Les résultats préliminaires de l’élection de l’Assemblée constituante donnent le parti islamiste Ennahda vainqueur du scrutin du 23 octobre. Après 55 ans de dictature policière, la Tunisie est sur le point de se transformer en république islamique.
Le parti islamiste Ennahda pèsera de tout son poids dans l’élaboration de la future Constitution de la République tunisienne. Hier, soit 48 heures avant la présentation officielle des résultats, la formation de Rached Ghannouchi a multiplié les déclarations pour annoncer sa victoire. Ainsi, certains responsables d’Ennahda ont revendiqué une soixantaine de sièges sur les 217 que compte l’Assemblée constituante. Une tendance qui semble plausible puisque les résultats du vote à l’étranger, annoncés partiellement hier soir, donnent Ennahda largement devant avec 9 sièges sur 18. Les autres sièges sont partagés entre le Congrès pour la République (4), Ettakatol (3), le Pôle démocratique moderniste (1) et la Liste pour la liberté et le développement (1). «Ces résultats sont provisoires car les procès-verbaux ne nous sont pas parvenus. Une fois que nous les aurons, nous procéderons à toutes les vérifications et contrôles pour valider définitivement ces résultats», a précisé un des responsables du contrôle du scrutin à l’étranger. Sur le plan national, le Congrès pour la République (CPR) de Moncef Marzouki (centre gauche) estime avoir obtenu près de 15% des suffrages, un taux qui ferait de lui la seconde force politique de cette Assemblée. Le parti Ettakatol (progressiste) revendique, lui aussi, la seconde place avec un taux de 16%. En fait, la première Assemblée constituante se caractérisera par un jeu d’alliances entre les principales formations politiques.

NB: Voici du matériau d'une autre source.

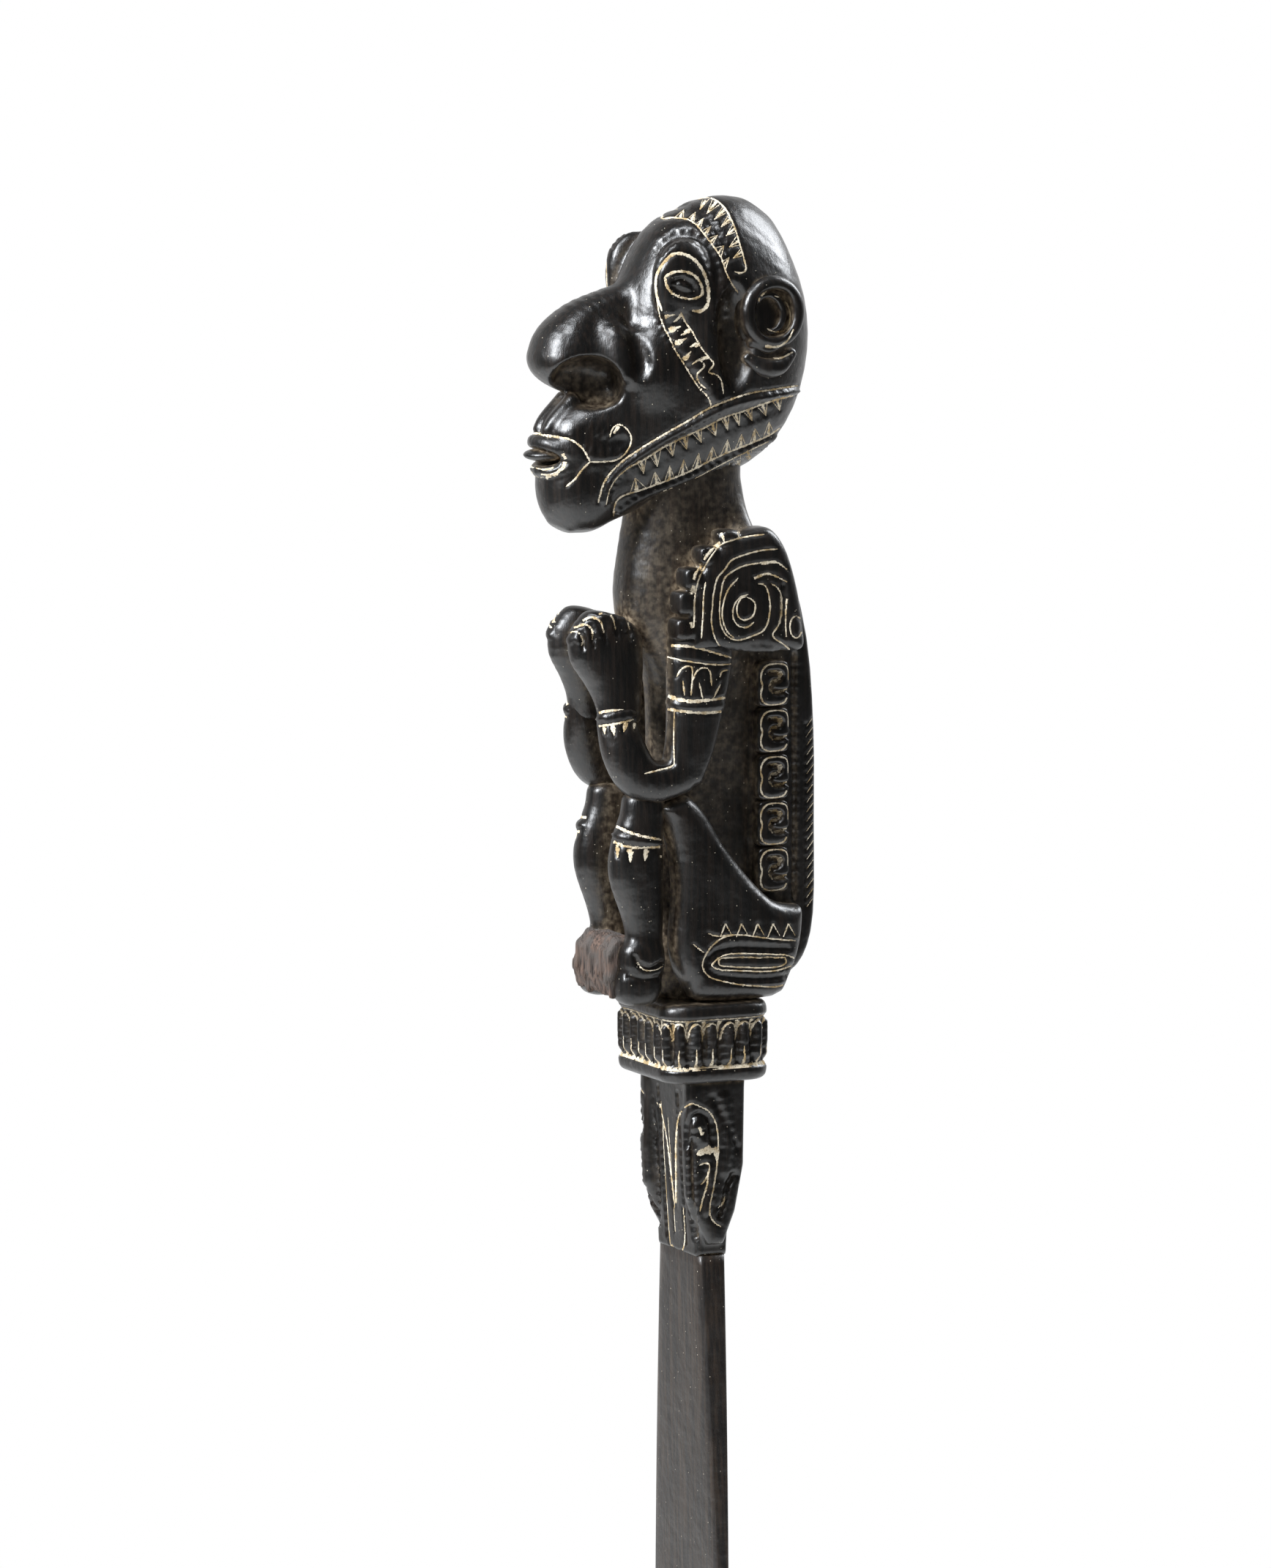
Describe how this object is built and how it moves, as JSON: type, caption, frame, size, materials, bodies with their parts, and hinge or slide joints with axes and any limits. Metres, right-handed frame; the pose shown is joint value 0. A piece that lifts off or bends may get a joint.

Dans le cas d’Ennahda, ce parti devrait composer avec des membres élus sur des listes indépendantes. Actuellement, le nombre exact de ces élus représente une véritable inconnue. Le «camp» opposé devrait être constitué d’Ettakatol, du Parti démocrate progressiste (PDP) et du Parti des travailleurs tunisiens (PTT).
Ennahda rassure
Les informations sur une victoire écrasante des islamistes et ses conséquences sur l’avenir du pays ont été diversement perçues en Tunisie. Hier après-midi, un groupe de jeunes de diverses tendances politiques a manifesté devant le Centre de presse de Tunis, pour dénoncer «une fraude électorale» au profit d’Ennahda. Plusieurs représentants d’instances de contrôle des élections ont reconnu l’existence de «certaines irrégularités » lors de l’opération électorale de dimanche dernier. Mais aucun n’a fait état de «fraude». Ennahda, qui se prépare à jouer les premiers rôles dans les prochains jours, a tenu à rassurer ses «partenaires étrangers». «Nous voulons rassurer nos partenaires économiques et commerciaux, ainsi que tous les investisseurs : nous espérons très rapidement revenir à la stabilité et à des conditions favorables à l’investissement. Les priorités de la Tunisie sont claires : c’est la stabilité et les conditions pour vivre dans la dignité, ainsi que la construction d’institutions démocratiques », a déclaré Abdelhamid Jlassi, directeur du bureau exécutif du parti islamiste à l’AFP.